Source: Womens Enews
Cameroon has pledged to reduce its maternal deaths by 75 percent from 1990 levels, but compared with that year, more women are now dying. Last year the government joined a regional campaign to accelerate progress on this key development goal.

Ngwa Amos, who earns a living by taxiing people from town to town on his motorbike, is now a single father of four.

His wife died in labor on a recent morning at the Bamenda General Hospital in northwestern Cameroon.

He says the hospital staff asked him to go and bring money for his wife to be operated on because she needed a Caesarian section. He spent two hours searching for money to borrow for the operation, he says.

The midwife in charge of the delivery says the baby couldn't be born normally because it was breech, or feet-first, in the birth canal. Neither Amos nor his wife knew this because they couldn't afford antenatal care for the last three months of the pregnancy. The couple also couldn't afford a Caesarian section.

Bih Sylvia, a nurse at the hospital, says the hospital has incurred enormous losses in the past for taking on emergency cases without payment so patients are obliged to pay upfront.

When Amos returned to the hospital, he could no longer hear sounds of his wife in labor.

"I thought the baby had been born," he says. "I am shocked to be informed now that she and the baby passed away 30 minutes ago."

The African Union, along with government and nongovernmental organizations, have pledged to reduce maternal deaths in this region, but Cameroon is moving further from that goal.

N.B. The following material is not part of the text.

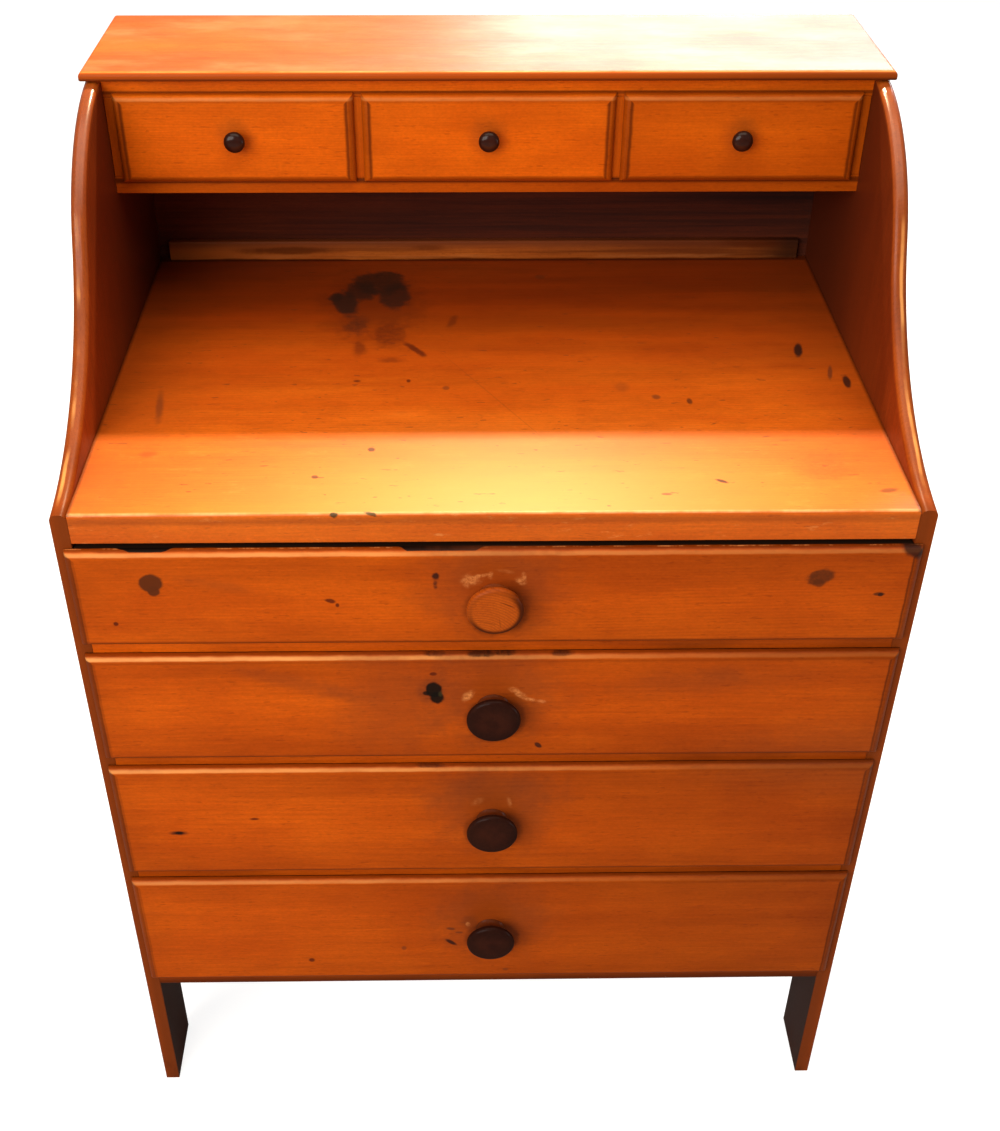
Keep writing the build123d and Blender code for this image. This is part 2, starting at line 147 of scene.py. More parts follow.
class Value:
    """What a node gives. It takes part in sums like a number, and each sum is one node more."""

    def __init__(self, paint, socket):
        self.paint = paint
        self.socket = socket

    def __add__(self, other):
        return self.paint.math("ADD", self, other)

    def __sub__(self, other):
        return self.paint.math("SUBTRACT", self, other)

    def __rsub__(self, other):
        return self.paint.math("SUBTRACT", other, self)

    def __mul__(self, other):
        return self.paint.math("MULTIPLY", self, other)

    def __abs__(self):
        return self.paint.math("ABSOLUTE", self)

    def scaled(self, factor, start):
        return self.paint.math("MULTIPLY_ADD", self, factor, start)

    def step(self, low, high, bottom=0.0, top=1.0):
        """Goes smoothly from bottom to top as this goes from low to high."""
        made = self.paint.node("MapRange", self, low, high, bottom, top, interpolation_type="SMOOTHSTEP")
        return Value(self.paint, made.outputs[0])

    def near(self, middle, gone, full, top=1.0):
        """top where this is less than full from middle, nothing where it is more than gone from it."""
        return abs(self - middle).step(gone, full, top=top)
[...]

Global Goal of Fewer Deaths
Goal No. 5 of the Millennium Development Goals – a U.N. initiative agreed to by countries around the world – aims to reduce maternal deaths by 75 percent by 2015.

Cameroon's maternal mortality rate was 550 deaths for every 100,000 births in 1990 – the reference year for the goals. Since then, the key figure has risen to 1,000 deaths, according to the latest U.N. statistics.

About 9,000 women die during childbirth every year in Cameroon, the Ministry of Public Health reported in 2010.

Amid the worsening outlook for pregnant women, health officials say they are determined to curb the number of women who die during childbirth before 2015.

They say the government is training and employing more health personnel and improving the working conditions of those already working in the industry in order to meet this goal.

The African Union launched in 2009 the Campaign on Accelerated Reduction of Maternal Mortality in Africa, which Cameroon's government launched on a national scale last year.

Cameroon has also increased its budgetary allocation to health care to about 5.6 percent, but that's still far below the 15-percent minimum agreed to by African Union members in a 2001 declaration.

Eighty percent of maternal deaths are preventable and could be avoided with access to essential maternity and basic health care services, according to UNICEF.

Cameroon's government attributes its maternal mortality problem to the absence of adequate maternal care before, during and after pregnancy.

One reason for this absence is poverty, as many families can't afford to pay for the care they need. More than 30 percent of the population lives below the international poverty line of $1.25 per day, according to UNICEF.